> **SUPPLIED MATERIAL**:

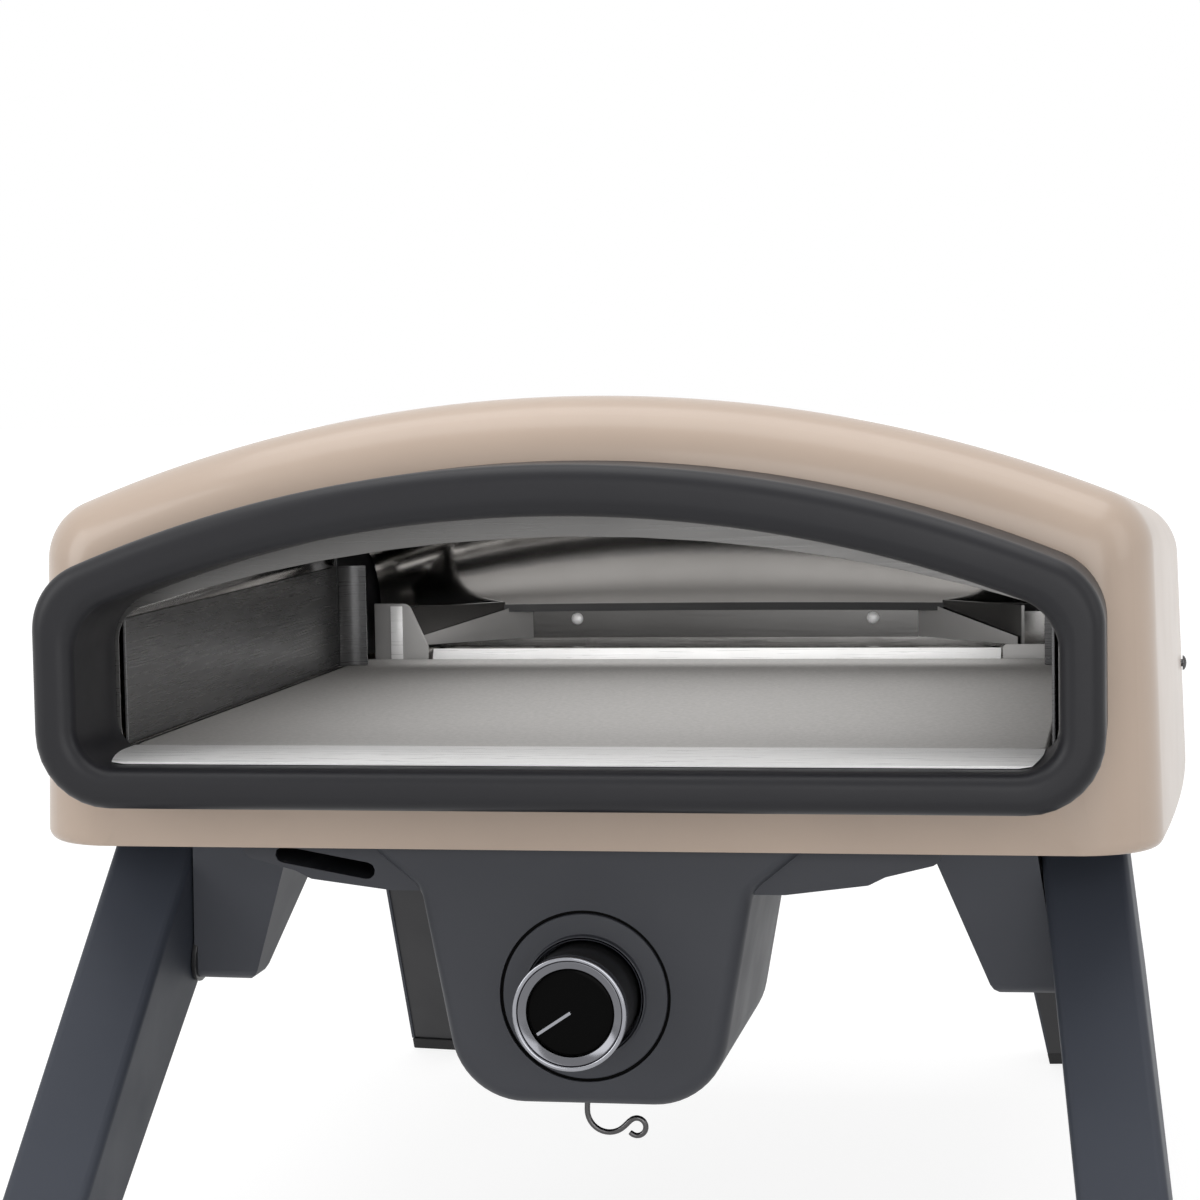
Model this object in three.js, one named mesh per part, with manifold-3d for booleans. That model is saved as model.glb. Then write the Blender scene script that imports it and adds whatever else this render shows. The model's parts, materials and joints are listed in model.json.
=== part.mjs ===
// Portable gas pizza oven on four folding legs, in millimetres with +Z up.
// Drawn with y = 0 at the front face of the mouth frame, y growing towards the
// back, and z = 0 on the ground. The finished group is moved along y so that its
// origin lies under the middle of the footprint.
import * as THREE from 'three';
import { mergeVertices } from 'three/addons/utils/BufferGeometryUtils.js';
import Module from 'manifold-3d';

const wasm = await Module();
wasm.setup();

// Clearances and the overrun that all cutters share
const gap = 0.3;
const runningGap = 0.4;
const overrun = 4;

// Facets: how many steps each kind of curve is drawn with
const cornerSteps = 5;
const archSteps = 14;
const rollSteps = 4;
const roundSteps = 24;
const smallRoundSteps = 14;
const screwSteps = 10;
const coilSteps = 9;
const bendSteps = 6;
const edgeSteps = 3;
const fineSteps = 2;
const hexSides = 6;

// Stance
const baseHeight = 240;
const bodyHeight = 212;
const bodyDepth = 540;
const standout = 60;

// Outer shell
const shell = {
  wall: 2,
  halfFront: 265,
  halfWidest: 283,
  widestShare: 0.66,
  archRadius: 660,
  fall: 24,
  shoulder: 30,
  shoulderRollShare: 0.65,
  lean: 4,
  hem: 6,
  roll: 30,
  lip: 9,
  bellyStations: 5,
};
const bodyFront = standout;
const bodyBack = bodyFront + bodyDepth;
const bodyTop = baseHeight + bodyHeight;

// Mouth frame
const frame = {
  lift: 26,
  half: 244.5,
  height: 156.4,
  archRadius: 593,
  corner: 35,
  shoulder: 32,
  side: 20,
  sill: 19,
  top: 23.4,
  innerArchRadius: 588,
  innerCorner: 18,
  innerShoulder: 25,
  edge: 6,
  wall: 2.5,
  openingShare: 0.75,
};
const frameBottom = baseHeight + frame.lift;
const mouthFloor = frameBottom + frame.sill;

// Front baffle behind the mouth
const baffle = {
  thickness: 1.5,
  coverShare: 0.72,
  lap: 2,
  drop: 12,
  archRadius: 712,
  corner: 16,
  shoulder: 16,
  sillDepth: 3,
};
const baffleFront = bodyFront + shell.wall + gap;
const chamberFront = baffleFront + baffle.thickness + gap;

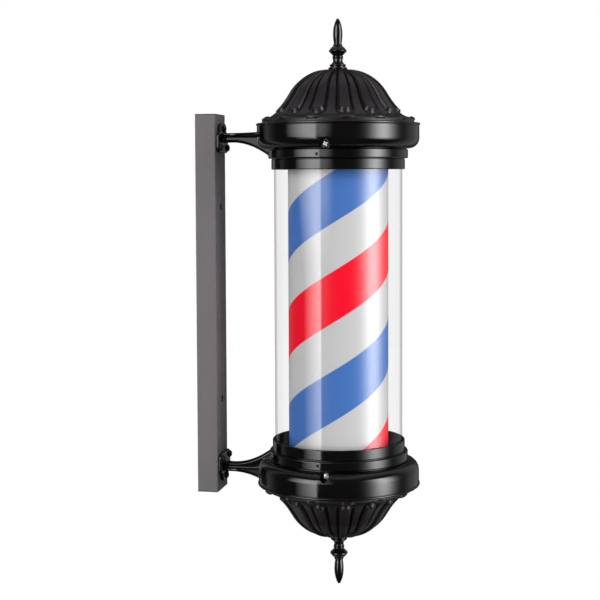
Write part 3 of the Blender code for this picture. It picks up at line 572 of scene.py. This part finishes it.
def bezier(controls, steps):
    """Points along a cubic curve."""
    points = []
    for step in range(steps + 1):
        t = step / steps
        weights = ((1 - t) ** 3, 3 * (1 - t) ** 2 * t, 3 * (1 - t) * t**2, t**3)
        points.append(tuple(sum(w * p[k] for w, p in zip(weights, controls)) for k in (0, 1)))
    return points


def cleaned(work):
    """A mesh from a bmesh, welded and with its faces pointing out."""
    bmesh.ops.remove_doubles(work, verts=work.verts, dist=1e-6)
    bmesh.ops.recalc_face_normals(work, faces=work.faces)
    mesh = bpy.data.meshes.new("shape")
    work.to_mesh(mesh)
    work.free()
    return mesh


def lathe(outline, segments=FINE, end=1):
    """A closed (radius, height) outline turned about Z. It may start and stop on the axis."""
    work = bmesh.new()
    points = [work.verts.new((radius * MM, 0, end * height * MM)) for radius, height in outline]
    edges = [work.edges.new(pair) for pair in zip(points, points[1:])]
    if outline[0][0] or outline[-1][0]:
        edges.append(work.edges.new((points[-1], points[0])))
    turn = {"axis": (0, 0, 1), "cent": (0, 0, 0), "angle": 2 * math.pi, "steps": segments}
    bmesh.ops.spin(work, geom=points + edges, use_merge=True, **turn)
    return cleaned(work)


def extruded(outlines, depth, edge=0.0, edge_steps=3):
    """A flat outline with its holes, given depth along Z and centred on it, with rounded edges."""
    curve = bpy.data.curves.new("outline", "CURVE")
    curve.dimensions = "2D"
    curve.fill_mode = "BOTH"
    curve.extrude = (depth / 2 - edge) * MM
    curve.bevel_depth = edge * MM
    curve.bevel_resolution = edge_steps - 1
    curve.offset = -edge * MM
    for outline in outlines:
        spline = curve.splines.new("POLY")
        spline.points.add(len(outline) - 1)
        spline.use_cyclic_u = True
        for point, (x, y) in zip(spline.points, outline):
            point.co = (x * MM, y * MM, 0, 1)
    return settled(bpy.data.objects.new("outline", curve))


def settled(obj):
    """The final mesh of a helper object, with its modifiers and welded. The helper is removed."""
    if not obj.users_collection:
        bpy.context.scene.collection.objects.link(obj)
    graph = bpy.context.evaluated_depsgraph_get()
    mesh = bpy.data.meshes.new_from_object(obj.evaluated_get(graph))
    bpy.data.objects.remove(obj)
    work = bmesh.new()
    work.from_mesh(mesh)
    bmesh.ops.remove_doubles(work, verts=work.verts, dist=1e-6)
    work.to_mesh(mesh)
    work.free()
    return mesh


def moved(mesh, matrix):
    """A mesh moved by a matrix, with its faces still pointing out after a mirror."""
    mesh.transform(matrix)
    if matrix.determinant() < 0:
        mesh.flip_normals()
    return mesh


def modified(mesh, kind, **settings):
    """A mesh after one modifier."""
    obj = bpy.data.objects.new("helper", mesh)
    modifier = obj.modifiers.new(kind, kind)
    for key, value in settings.items():
        setattr(modifier, key, value)
    return settled(obj)


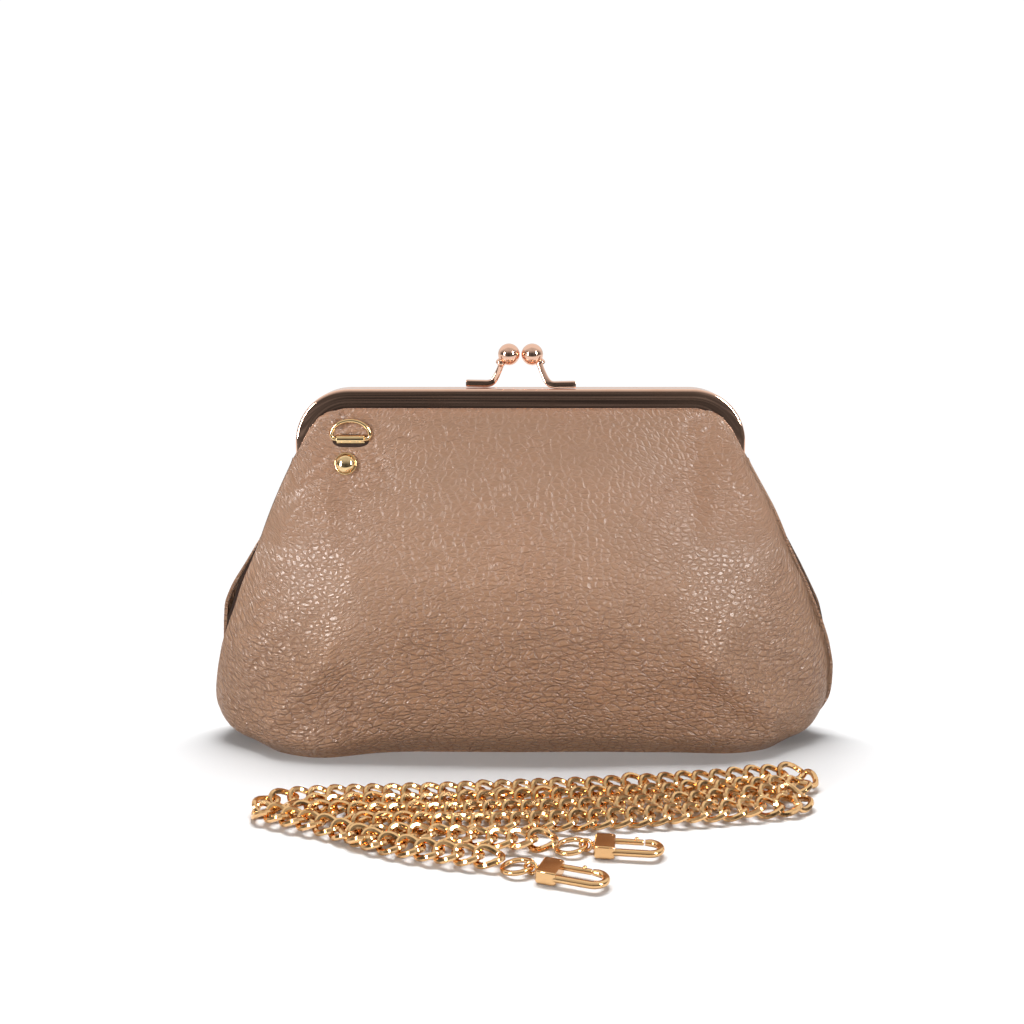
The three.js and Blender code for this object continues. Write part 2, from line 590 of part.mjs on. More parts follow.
function clasp(name, place, heading, ringHeading, ringTilt) {
  const group = new THREE.Group();
  group.position.set(...place);
  group.rotation.z = rad(heading);
  strap.add(group);
  const reach = (claspWidth - hookWire) / 2;

  const eyeBack = -eyeRadius - eyeWire / 2 - gap;
  const post = rod(0.8, [eyeBack + eyeRadius - 0.3, 0, 0], [claspLength * 0.4, 0, 0], 12);
  const eye = ringSolid(eyeRadius, eyeWire / 2, 14, 6).rotateX(Math.PI / 2).translate(eyeBack, 0, 0);
  add(`${name}_swivel`, join(eye, post), warmGold, group);
  const ring = ringSolid(endRingRadius, endRingWire / 2, 22, 6).rotateX(rad(ringTilt));
  ring.translate(-endRingRadius, 0, 0).rotateY(-Math.asin((place[2] - endRingWire / 2 - 0.1) / (2 * endRingRadius)));
  ring.rotateZ(rad(ringHeading)).translate(eyeBack, 0, 0);
  add(`${name}_ring`, ring, warmGold, group);

  const body = block([0, -claspWidth / 2, -claspThick / 2], [claspLength, claspWidth / 2, claspThick / 2]);
  const bore = rod(0.8 + gap, [-1, 0, 0], [claspLength * 0.4 + gap, 0, 0], 12);
  const near = claspLength - 1;
  const tip = claspLength + hookReach - reach - hookWire / 2;
  const bend = Array.from({ length: 13 }, (_, i) => {
    const turn = rad(-90 + i * 15);
    return new THREE.Vector3(tip + reach * Math.cos(turn), reach * Math.sin(turn), 0);
  });
  const line = [new THREE.Vector3(near, -reach, 0), new THREE.Vector3(tip * 0.75, -reach, 0), ...bend,
    new THREE.Vector3(tip - 1.2, reach, 0)];
  const wire = new THREE.ExtrudeGeometry(oval(hookWire / 2, hookWire / 2, 8), {
    steps: 22, bevelEnabled: false, extrudePath: new THREE.CatmullRomCurve3(line, false, "centripetal") });
  const notch = block([claspLength - 2.4, reach - gateWire / 2 - 0.9, -claspThick],
    [claspLength + 1, claspWidth, claspThick]);
  const pinHole = rod(0.5 + gap, [claspLength - 1.2, reach, -claspThick], [claspLength - 1.2, reach, claspThick], 10);
  add(`${name}_hook`, join(cut(body, bore, slotFor(notch), pinHole), wire), warmGold, group);

  const gate = join(rod(gateWire / 2, [claspLength - 1.2, reach, 0], [tip - 1.2 - gap, reach, 0], 12),
    rod(gateWire / 2 + 0.2, [claspLength - 1.2, reach, -1.1], [claspLength - 1.2, reach, 1.1], 12));
  const gateEye = rod(0.5 + gap, [claspLength - 1.2, reach, -3], [claspLength - 1.2, reach, 3], 10);
  add(`${name}_gate`, cut(gate, gateEye), warmGold, group);
  add(`${name}_gate_pin`, rod(0.5, [claspLength - 1.2, reach, -claspThick / 2 + 0.1],
    [claspLength - 1.2, reach, claspThick / 2 - 0.1], 10), warmGold, group);
  return group;
}

// The notch is open at the front and far side, and leaves a cheek above and below the gate.
function slotFor(notch) {
  const cheek = 0.9;
  notch.computeBoundingBox();
  const { min, max } = notch.boundingBox;
  return block([min.x, min.y, -claspThick / 2 + cheek], [max.x, max.y, claspThick / 2 - cheek]);
}

clasp("clasp_a", [24.4, -109.6, 2.7], -7, 0, 0);
clasp("clasp_b", [5.4, -126.2, 2.7], -20, -10, 0);

export default purse;
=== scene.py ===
"""Frame purse in pebbled leather with a kiss lock, D-rings and a detachable curb-chain strap.

Lengths inside the shape functions are millimetres and become metres when a mesh is made. The front faces -Y.
"""
import math

import bpy
import numpy as np
from bpy.props import FloatProperty, FloatVectorProperty, IntProperty, PointerProperty
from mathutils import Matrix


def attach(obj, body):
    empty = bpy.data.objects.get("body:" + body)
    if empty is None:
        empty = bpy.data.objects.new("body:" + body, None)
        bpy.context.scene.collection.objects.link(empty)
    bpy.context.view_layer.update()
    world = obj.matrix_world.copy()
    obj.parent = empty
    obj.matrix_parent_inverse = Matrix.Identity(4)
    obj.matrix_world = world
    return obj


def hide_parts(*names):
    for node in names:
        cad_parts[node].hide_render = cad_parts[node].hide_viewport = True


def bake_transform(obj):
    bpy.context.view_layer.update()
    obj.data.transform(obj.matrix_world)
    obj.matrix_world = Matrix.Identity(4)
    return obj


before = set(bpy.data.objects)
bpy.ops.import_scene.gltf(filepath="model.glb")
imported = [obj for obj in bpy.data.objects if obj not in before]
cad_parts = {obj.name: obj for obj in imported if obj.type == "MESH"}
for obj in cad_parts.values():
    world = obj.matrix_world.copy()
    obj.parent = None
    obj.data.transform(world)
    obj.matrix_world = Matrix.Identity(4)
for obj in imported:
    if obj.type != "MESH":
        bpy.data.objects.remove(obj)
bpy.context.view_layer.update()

bl_info = {
    "name": "Frame Purse",
    "version": (1, 0, 0),
    "blender": (4, 5, 0),
    "location": "View3D > Sidebar > Purse",
    "description": "Builds a kiss-lock frame purse with a chain strap on its packed frame",
    "category": "Add Mesh",
}

MM = 0.001


# ---- settings
def length_setting(name, description, millimetres):
    return FloatProperty(name=name, description=description, default=millimetres * MM, unit="LENGTH")


def power_setting(name, description, watts):
    return FloatProperty(name=name, description=description, default=watts, unit="POWER")


def colour_setting(name, description, *colour):
    return FloatVectorProperty(
        name=name, description=description, default=colour, subtype="COLOR", size=3, min=0, max=1)


class PurseLeatherSettings(bpy.types.PropertyGroup):
    thickness: length_setting("Thickness", "Thickness of the leather", 1.4)
    colour: colour_setting("Leather colour", "Colour of the pebbled leather", 0.492, 0.284, 0.178)
    pebble: length_setting("Pebble size", "Distance between pebbles of the grain", 2.3)
    columns: IntProperty(name="Columns", description="Quads across a panel", default=288, min=40)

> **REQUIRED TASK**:
Using the material above, quote the first line and each line after it, stopping at and including the line that holds "const mouthFloor = frameBottom + frame.sill;".

> **COMPLETE ANSWER**:
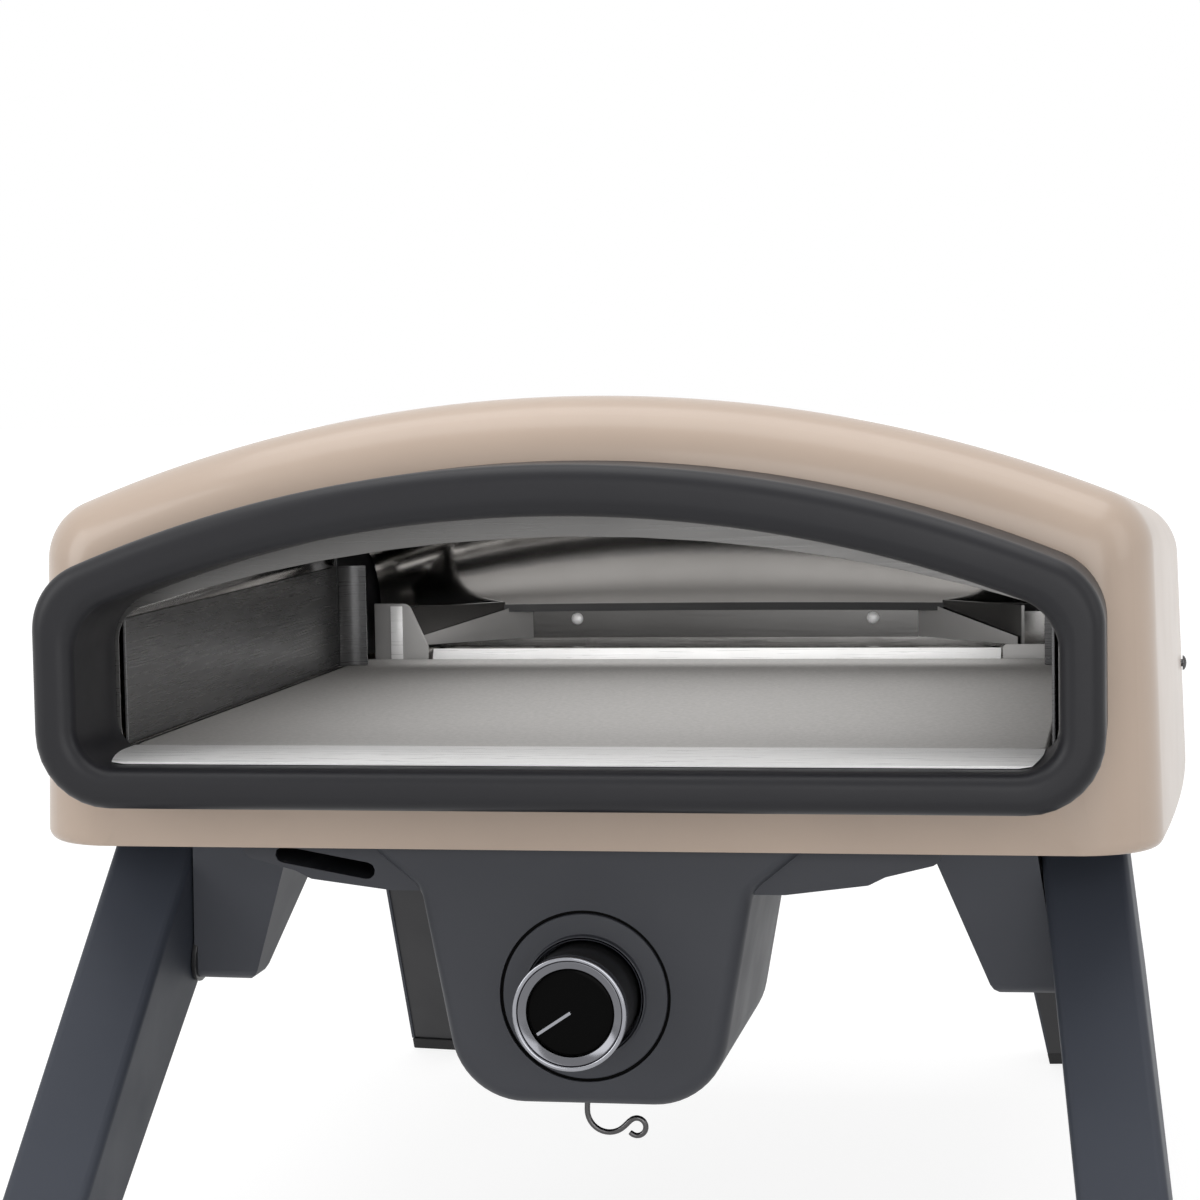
Model this object in three.js, one named mesh per part, with manifold-3d for booleans. That model is saved as model.glb. Then write the Blender scene script that imports it and adds whatever else this render shows. The model's parts, materials and joints are listed in model.json.
=== part.mjs ===
// Portable gas pizza oven on four folding legs, in millimetres with +Z up.
// Drawn with y = 0 at the front face of the mouth frame, y growing towards the
// back, and z = 0 on the ground. The finished group is moved along y so that its
// origin lies under the middle of the footprint.
import * as THREE from 'three';
import { mergeVertices } from 'three/addons/utils/BufferGeometryUtils.js';
import Module from 'manifold-3d';

const wasm = await Module();
wasm.setup();

// Clearances and the overrun that all cutters share
const gap = 0.3;
const runningGap = 0.4;
const overrun = 4;

// Facets: how many steps each kind of curve is drawn with
const cornerSteps = 5;
const archSteps = 14;
const rollSteps = 4;
const roundSteps = 24;
const smallRoundSteps = 14;
const screwSteps = 10;
const coilSteps = 9;
const bendSteps = 6;
const edgeSteps = 3;
const fineSteps = 2;
const hexSides = 6;

// Stance
const baseHeight = 240;
const bodyHeight = 212;
const bodyDepth = 540;
const standout = 60;

// Outer shell
const shell = {
  wall: 2,
  halfFront: 265,
  halfWidest: 283,
  widestShare: 0.66,
  archRadius: 660,
  fall: 24,
  shoulder: 30,
  shoulderRollShare: 0.65,
  lean: 4,
  hem: 6,
  roll: 30,
  lip: 9,
  bellyStations: 5,
};
const bodyFront = standout;
const bodyBack = bodyFront + bodyDepth;
const bodyTop = baseHeight + bodyHeight;

// Mouth frame
const frame = {
  lift: 26,
  half: 244.5,
  height: 156.4,
  archRadius: 593,
  corner: 35,
  shoulder: 32,
  side: 20,
  sill: 19,
  top: 23.4,
  innerArchRadius: 588,
  innerCorner: 18,
  innerShoulder: 25,
  edge: 6,
  wall: 2.5,
  openingShare: 0.75,
};
const frameBottom = baseHeight + frame.lift;
const mouthFloor = frameBottom + frame.sill;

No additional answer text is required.